Poor, poor Félicité. The long-suffering maid and protagonist of "A Simple Heart" just can't get a break. Things pretty much never go her way. She's orphaned as a young girl, jilted by her first love, treated with indifference by her boss, and lives to see the deaths of her beloved nephew, her boss' daughter, and the boss lady herself. Oh yeah, and as if all that weren't enough, she's also hit by a stagecoach and goes deaf and blind by the time she dies.
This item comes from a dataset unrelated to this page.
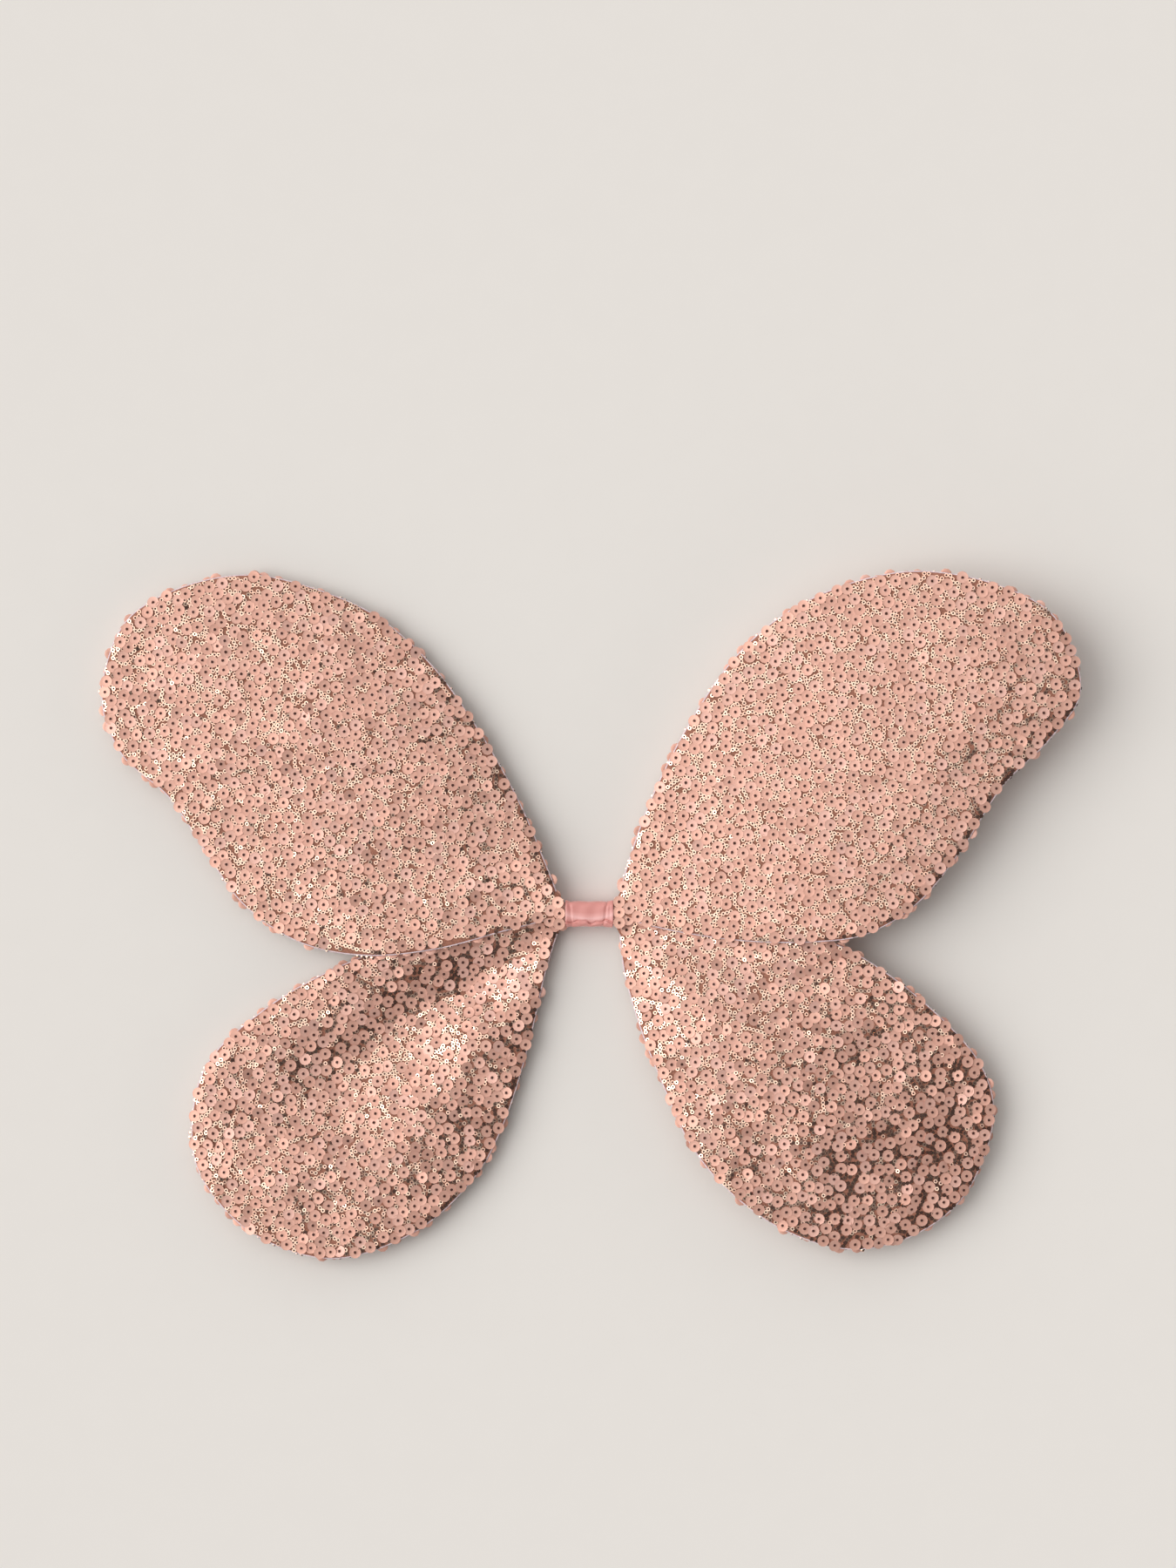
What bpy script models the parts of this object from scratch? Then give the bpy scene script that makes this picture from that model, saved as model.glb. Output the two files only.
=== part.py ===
"""Sequinned fairy wings: four wire-framed fabric lobes on a ribbon-bound bridge.

The wings lie on their back. +X points to the wearer's right-hand wing as laid out, +Y to the top
of the wings and +Z out of the sequinned front. The origin is the middle of the footprint, on the
surface that the shoulder straps rest on. Each lobe is a closed wire loop inside a flat cover sewn
from a front and a back panel. The loops' tails run into the bridge, where two crimps, a felt pad
and a satin ribbon hold them together with the ends of the two elastic shoulder straps.
"""

import math

import bmesh
import bpy
from mathutils import Vector

# ---- Driving dimensions, in metres -------------------------------------------------------------

MM = 0.001

BAND = Vector((0.0001, 0.0008))      # middle of the ribbon band, in plan
FOLD_X = 12.0 * MM                   # the wings fold at this distance from the band's middle
FOLD_Z = 14.2 * MM                   # height of the fold axes: the top of the upper lobes' roots
ROOT_Z = 9.7 * MM                    # height at the root, half way between upper and lower lobes
LAYER = 2.7 * MM                     # an upper lobe's middle lies this far above, a lower's below

WIRE_RADIUS = 0.9 * MM
PANEL_IN = 1.2 * MM                  # inner face of a panel, from the lobe's middle surface
PANEL_OUT = 1.8 * MM                 # outer face of a panel
CLOTH_INSET = 1.5 * MM               # the cloth ends inside the outline, which sequins overhang
SEAM_INSET = 0.6 * MM                # middle of the edge seam, from the cloth's edge
SEAM_HALF_WIDTH = 0.5 * MM
SEAM_HALF_HEIGHT = 0.85 * MM
WIRE_INSET = 2.7 * MM                # middle of the wire, from the cloth's edge

TAIL_START = 12.4 * MM               # a loop's two tails begin here, beyond the fold axis
TAIL_SPREAD = 1.1 * MM               # half the distance between a loop's two tails
UPPER_TAIL_Y = 1.7 * MM              # the tails of the upper loops, from the band's middle
LOWER_TAIL_Y = -1.5 * MM
BRIDGE_HALF_LENGTH = 11.2 * MM

CRIMP_HALF_LENGTH = 6.0 * MM
CRIMP_WALL = 0.4 * MM
FIT_GAP = 0.3 * MM                   # between pieces that touch

RIBBON_HALF_LENGTH = 10.9 * MM
RIBBON_WALL = 0.5 * MM
RIBBON_TOP = 14.8 * MM
RIBBON_BOTTOM = 1.8 * MM
RIBBON_REAR_Y = -5.5 * MM            # lower long side of the band, from its middle
RIBBON_FRONT_Y = 5.8 * MM            # upper long side of the band
RIBBON_CORNER = 2.6 * MM

STRAP_WIDTH = 7.0 * MM
STRAP_THICKNESS = 0.8 * MM

OUTLINE_POINTS = 48                  # points along each lobe's smooth outline
PANEL_RINGS = (0.3, 0.55, 0.75, 0.87, 0.94, 1.0)  # a panel's mesh, from its middle to its edge

# Outer outline of each lobe in millimetres from the band's middle, from one corner of its root
# round the tip to the other corner.
UPPER_LEFT = [
    (-12.3, 6.5), (-17.4, 20), (-31, 52), (-49, 84), (-72, 116), (-100, 140), (-135, 154),
    (-162, 157.6), (-192, 150.5), (-216, 134), (-226.2, 101), (-217, 73), (-195, 53),
    (-180, 31), (-161, 4), (-135, -14), (-104, -20.5), (-70, -17.5), (-38, -9), (-12.3, -2.5),
]
LOWER_LEFT = [
    (-12.3, -6), (-19, -28), (-27.5, -64), (-38.5, -98), (-53, -124), (-80, -148),
    (-118, -160.3), (-155, -149), (-179, -124), (-184.6, -98), (-177, -68), (-152, -44),
    (-120, -25), (-85, -12), (-45, -3), (-12.3, 2.5),
]
UPPER_RIGHT = [
    (12.3, 6.5), (15.4, 20), (26.6, 52), (44, 87), (66, 119), (92, 141), (124, 154.5),
    (155, 158.4), (190, 151), (215, 135), (225.8, 103), (212, 80), (190, 58), (172, 30),
    (152, 5), (128, -10), (102, -14), (70, -13.5), (38, -9), (12.3, -2.5),
]
LOWER_RIGHT = [
    (12.3, -6), (15, -28), (22.6, -54), (33, -80), (45, -106), (63, -128), (89, -146.5),
    (120, -155.5), (150, -149), (174, -130), (187, -98), (183, -72), (163, -47), (130, -21),
    (100, -8), (55, -1), (12.3, 2.5),
]

# Route of the left strap in millimetres from the band's middle (x, y, height). The tape lies flat.
STRAP_ROUTE = [
    (-1.5, 0, 4.4), (-12.5, 0, 4.4), (-18.5, 2.4, 3.5), (-28, 8, 1.8), (-42, 17, 0.7),
    (-65, 27, 0.6), (-90, 29, 0.6), (-109, 18, 0.6), (-115, 2, 0.6), (-109, -11, 0.6),
    (-90, -19, 0.6), (-65, -20, 0.6), (-42, -14, 0.7), (-28, -7, 1.2), (-18.5, -2.4, 2.3),
    (-12.5, 0, 3.2), (-1.5, 0, 3.2),
]
STRAP_POINTS = 44
LOOP_POINTS = 60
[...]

But through it all she has a positive outlook. It's like Félicité is a crucible, where suffering goes to be transformed into optimism and strength. She's definitely one tough cookie, and only once, after the mail coach hits her, does she ever let herself really feel the pain of all of her suffering. Other than that she's all sunshine and parrots. Maybe we can all learn something from Félicité; her life sure makes that C+ we got on that last math test seem like a walk in the park.
Questions About Suffering
- It's a contest! Who suffers more in the story, Félicité or Madame Aubain?
- What is the purpose of Félicité's suffering? Does she learn anything from it?
- When Félicité is hit by the mail coach, she reflects on all of her life's suffering. Why do you think this happens right then?
- Why do you think that Félicité never marries?
Chew on This
In "A Simple Heart," suffering is a purifying process.
Félicité's suffering is meaningless.